The suggestion seemed preposterous - with millions of sellers in hundreds of categories in many countries, how many sellers would you have to speak to in order to gain access to information that would show in what direction eBay earnings were headed?
However, Wall Street analysts regularly speak not only to eBay sellers, but also trade organizations and vendors who have aggregated sales data from many top vendors, and they do it in the open. I wondered how government regulators would view these discussions, and how sellers and third-party vendors could protect themselves.
A Wall Street analyst I spoke to said analysts feel comfortable speaking to sellers and vendors about their sales. This person said it would only become a problem if a seller or vendor passed along information that an eBay executive had told them about eBay sales. For example, there's no problem in a seller revealing how their sales in a particular category are doing, but if that seller passes along information they obtained from someone at eBay about how the category as a whole is performing - let's say, the category is up 100 percent, that would be a problem.
Here's the definition of insider trading, and you can find some examples on this page:
Illegal insider trading refers generally to buying or selling a security, in breach of a fiduciary duty or other relationship of trust and confidence, while in possession of material, nonpublic information about the security. Insider trading violations may also include "tipping" such information, securities trading by the person "tipped," and securities trading by those who misappropriate such information.
eBay and other public companies take steps to avoid revealing material information to individuals, here's a link to information about Regulation FD:
Regulation FD (Fair Disclosure) is a new issuer disclosure rule that addresses selective disclosure. The regulation provides that when an issuer, or person acting on its behalf, discloses material nonpublic information to certain enumerated persons (in general, securities market professionals and holders of the issuer's securities who may well trade on the basis of the information), it must make public disclosure of that information. The timing of the required public disclosure depends on whether the selective disclosure was intentional or non-intentional; for an intentional selective disclosure, the issuer must make public disclosure simultaneously; for a non-intentional disclosure, the issuer must make public disclosure promptly. Under the regulation, the required public disclosure may be made by filing or furnishing a Form 8-K, or by another method or combination of methods that is reasonably designed to effect broad, non-exclusionary distribution of the information to the public.
Some Wall Street firms pay sellers for their time in better understanding the issues. If eBay makes a change, analysts want to know how sellers think it will affect them. They are often shocked, according to the analyst I spoke to, that people spend so much time speaking to them, in many cases for no compensation or no public acknowledgment. (Some firms pay sellers and experts for their time, others do not.)
Why do sellers and vendors speak to analysts? Power, the analyst said. They tell eBay, "if you don't talk to me, I'll go to Wall Street." It is also a way to bring attention to problems at eBay.
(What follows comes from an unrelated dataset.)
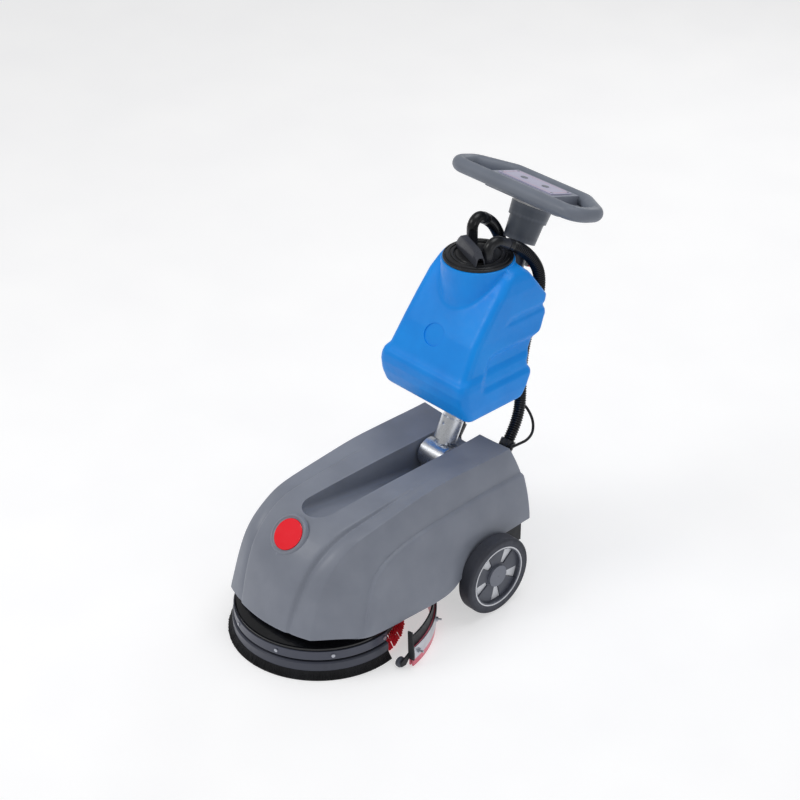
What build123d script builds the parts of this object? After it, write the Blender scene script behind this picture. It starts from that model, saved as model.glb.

And what about cases where eBay does provide information about upcoming changes to certain parties: members of its Voices program (sellers and buyers), and third-party vendors who need to prepare their software to make sure it works with eBay's platform? eBay requires these individuals to sign NDAs (Non Disclosure Agreements), and if someone releases that information and has signed an NDA, eBay could sue them.
An eBay spokesperson replied to our inquiry via email. "We require that NDAs be signed whenever nonpublic information will be disclosed, including but not limited to a requirement that all Voices members sign NDAs. Those prohibit the disclosure of information for any purpose."
The eBay book-author in the above-referenced AOL blog post commented that he had no access to such information, and wrote, "All the consulting firms I work with require consultants to sign agreements stating, among other things, that they will not reveal sensitive financial information that has not yet been made public. I take that pledge very seriously."
Another issue of course is whether it's appropriate for parties who have access to eBay information under NDA (or Amazon.com information, for that matter) to even hold shares, since there could be an appearance of illegal insider trading.
I asked a series of specific questions to David S. Ruder, Professor of Law Emeritus at Northwestern University School of Law who headed the Securities and Exchange Commission from 1987-89. Here's his email response:
Insider trading involves the purchase or sale of corporate securities using non-public material corporate information by persons having a duty to the corporation not to disclose that information. Persons having that duty include corporate officers, directors, and employees and other persons who have entered into confidential relationships with the corporation, such as lawyers and accountants. If the person disclosing the information obtained it from a source other than the corporation, that person may be breaching a duty of confidentiality to the source of the information and, if so, will be violating the insider trading laws by "misappropriating" the information.
A person who purchases or sells a security based upon information received from an individual who is violating a duty not to disclose the information will be violating the insider trading laws as a "tippee" if the person knows or strongly suspects that the "tipper" is violating a duty not to disclose the information.
Regarding eBay, the primary question will be whether the information is material.
The analyst with whom I spoke also said it's common practice for CEOs to meet with analysts and their clients privately and not webcast it. (Not limited to eBay's CEOs or any one industry.) If CEOs or other executives inadvertently disclose non-public material information at these events or at conferences, for example, the company is required to file an 8K (see Regulation FD above). Whether that always happens or not probably depends on the company, the CEO, the nature of the information, and other circumstances.
Professor Ruder forwarded me a primer on insider trading published by Katten Muchin Rosenman LLP that said a person can be a "temporary insider" if he or she enters into a special confidential relationship with the issuer and, as a result, is given access to confidential information.
After doing research, but keeping in mind I'm not an SEC attorney, I come way believing the answer to the headline of this post is no - that seller data obtained from sellers themselves is not considered insider information - but that if obtained from an eBay "insider" - employee or not - then it is, and likewise for any such marketplace.
Updated 10/29/09 to include eBay's response.